Among the other old Bordeaux opened: Château Duhart-Milon from Pauillac and 1985 Château Cos d'Estournel and 1995 Château Lafon-Rochet, both from Saint-Estèphe. The latter was brought by Carol and Bill Englehaupt and they’d had it for six years, waiting for the perfect opportunity to open it.

There was also Clos La Boheme (Haut-Medoc), Château Pichon Longueville Comtesse de Lalande (Pauillac) and Domaine de La Janasse Cuvee Vieilles Vignes Chateauneuf-du-Pape (which had remarkable structure).

Elizabeth Clauhsen, managing director of Savoy Partners, a consulting company, and her guest enjoyed a Champagne from Diebolt-Vallois from the village of Cramant that they said had been special-ordered from the Four Seasons George V in Paris. They even had a note from Eric Beaumard, the director andn famous sommelier at the George V’s restaurant, Le Cinq. That’s truly going the extra mile for a wine.

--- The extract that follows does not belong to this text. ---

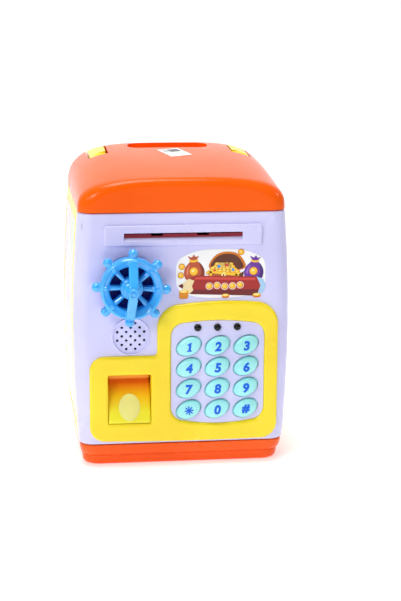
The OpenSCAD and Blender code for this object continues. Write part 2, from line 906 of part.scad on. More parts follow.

Several wines were opened by people who had visited the winery. Josef Leitmann, a program manager at the World Bank, and his wife, Reiko, got married at St. Supéry Estate Vineyards & Winery in Napa in 1992 and brought a 1990 St. Supéry Cabernet Sauvignon that was decanted and developed beautifully over the night. There was also a 2000 Domaine Bosquet des Papes Châteauneuf du Pape that had been acquired after dinner with the winemaker.

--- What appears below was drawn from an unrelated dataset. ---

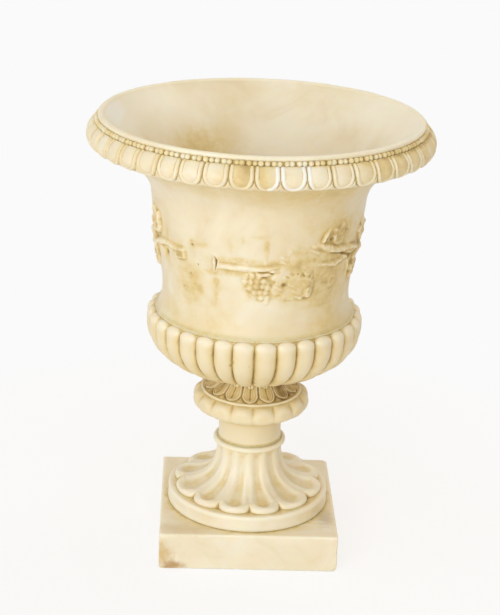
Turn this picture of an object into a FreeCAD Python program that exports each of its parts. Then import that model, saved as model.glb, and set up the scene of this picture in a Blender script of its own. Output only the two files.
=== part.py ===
import FreeCAD, Part
import math
import os

import Sketcher
from FreeCAD import Placement, Rotation, Vector

# Campana urn carved in alabaster, 300 mm high, in six stones: a square plinth, a fluted foot, a lobed
# collar, a gadrooned bowl, a bell and a flared rim carved with eggs. An iron rod runs up the axis from a nut
# in the plinth's underside to a nut in the bottom of the bowl, and leather keeps the iron off the soft stone.
# Millimetres, +Z up. The origin is the middle of the plinth's underside, and the front of the urn faces -Y.

SIZES = {
    # Plinth
    "plinth_side": 120.0,
    "plinth_height": 26.0,
    "plinth_edge_round": 0.7,
    "nut_recess_gap": 2.0,
    "nut_recess_spare": 0.9,
    # Foot
    "foot_height": 47.1,
    "foot_disc_radius": 55.2,
    "foot_disc_height": 11.0,
    "foot_disc_edge_round": 0.9,
    "petal_count": 12,
    "petal_set_back": 4.3,
    "petal_lip": 6.9,
    "petal_height": 4.3,
    "petal_notch_depth": 3.8,
    "trumpet_waist_radius": 21.6,
    "trumpet_knee_reach_share": 0.25,
    "trumpet_knee_rise_share": 0.27,
    "trumpet_skirt_bow": 1.8,
    "trumpet_stem_bow": 1.7,
    "flute_set_back": 3.0,
    "flute_end_width": 11.0,
    "flute_end_depth": 2.6,
    "flute_top_width": 7.0,
    "flute_top_depth": 1.3,
    "astragal_swell": 2.7,
    "astragal_height": 3.6,
    # Collar
    "collar_height": 48.9,
    "neck_radius": 21.4,
    "neck_height": 22.2,
    "collar_lobe_count": 16,
    "collar_edge_radius": 39.5,
    "collar_lobe_swell": 8.5,
    "collar_lobe_height": 12.4,
    "collar_notch_depth": 2.4,
    "collar_fillet_set_back": 6.1,
    "collar_fillet_height": 1.3,
    "collar_fillet_width": 1.3,
    "collar_slope_bow": 2.6,
    "collar_seat_radius": 20.0,
    "collar_seat_height": 1.6,
    # Bowl
    "bowl_height": 46.3,
    "gadroon_count": 32,
    "bowl_belly_radius": 72.2,
    "bowl_belly_depth": 36.8,
    "gadroon_shoulder": 5.4,
    "gadroon_depth_share": 0.027,
    "bowl_wall": 17.9,
    "bowl_floor_share": 0.63,
    "bowl_floor_thickness": 12.5,
    "bowl_hollow_bow": 2.0,
    # Bell
    "bell_height": 81.7,
    "bell_set_back": 6.7,
    "bell_waist_set_back": 3.3,
    "bell_waist_height": 13.7,
    "bell_waist_bow": 1.1,
    "bell_middle_spread": 4.4,
    "bell_middle_height": 47.0,
    "bell_middle_bow": 1.0,
    "bell_shoulder_spread": 4.3,
    "bell_wall": 8.5,
    # Rim
    "rim_height": 50.0,
    "egg_count": 45,
    "egg_edge_radius": 113.4,
    "egg_swell": 13.4,
    "egg_notch_depth": 1.8,
    "egg_band_height": 14.5,
    "rim_turn": -2.0,
    "cove_set_back": 12.9,
    "cove_bow": 6.6,
    "bead_ring_set_back": 6.8,
    "bead_ring_height": 3.2,
    "bead_ring_bow": 1.1,
    "lip_set_back": 8.6,
    "lip_height": 2.8,
    "lip_round": 0.9,
    "lip_width": 2.5,
    "throat_spread": 14.3,
    "throat_drop": 13.5,
    "throat_bow": 5.2,
    "mouth_bow": 0.8,
    # Spigots and sockets
    "stem_spigot_radius": 12.0,
    "foot_spigot_radius": 18.0,
    "spigot_height": 4.0,
    "bell_spigot_width": 4.9,
    "bell_spigot_height": 5.0,
    "rim_spigot_width": 3.6,
    "rim_spigot_height": 3.0,
    "spigot_gap": 0.3,
    "spigot_end_gap": 0.5,
    # Ironwork and leather
    "rod_radius": 4.0,
    "rod_bore_gap": 0.6,
    "rod_end_bevel": 0.8,
    "rod_end_stand": 2.0,
    "nut_flats": 13.0,
    "nut_height": 6.5,
    "nut_bevel": 0.7,
    "thread_gap": 0.1,
    "washer_radius": 12.0,
    "washer_thickness": 1.6,
    "leather_margin": 2.0,
    "leather_thickness": 2.0,
    # One allowance lets every cut run out past the face it opens in.
    "overrun": 3.0,
}

# Where the belly, the shoulder and the other lobed rings are cut by level sections, counted per ring.
BELLY_SECTIONS = 7
SHOULDER_SECTIONS = 4
RING_SECTIONS = 6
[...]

Alan N. Schlaifer, an attorney, opened a 1967 Château Lafite Rothschild from his wedding, saying that he hoped that it would fare better than his now-ended marriage. It was amazing, with dusty old ripe fruit.


Our grower's Champagne, Didier-Ducos et Fils Absolu Meunier, helped us salute two very special friends, Bill Plante of CBS News and Karen Taylor, the editor of France Magazine. We met Karen first as a reader of our Tastings Column in The Wall Street Journal. In 2009, we’d written that we were preparing to take our daughter Media to Paris and to leave her there to study for six months. Taylor wrote to us offering help and advice if we needed it. After we left The Journal, we kept up our correspondence, and eventually she asked us to write about food and wine for her (John later moved to another job). For our first issue in France Magazine, we wrote about a tiny company in Seattle called Fat Cork that imported grower Champagnes. Our OTBN bottle was part of a case John gave me from Fat Cork last year. And on the opposite page was our interview with Bill. Bill has been the go-to person for all things vinous in the White House press corps since Reagan occupied the Oval Office. He and his wife, Robin Smith, a documentary filmmaker, brought a half bottle of ’83 Mouton Rothschild, still excellent, and a bottle of ’70 La Mission Haut Brion, which he thought was 'a bit tired', but which I thought was still hanging in there. John and I also tend to keep wines too long, hence Open That Bottle Night.


Our wine? We had never had a 100% Pinot Meunier Champagne and it was a treat, austere, intellectual, very much like a component part when very cold. Warmer, the austerity was balanced by fruitier tastes. It wasn’t a wine that we’d had for a long time, but it was a wine of considerable significance for us. That old Monthelie that we look at every year may get opened next year."

(Pictured at the top: From OTBN at the Sofitel: Dorothy, Robin Smith, John, and Bill Plante.)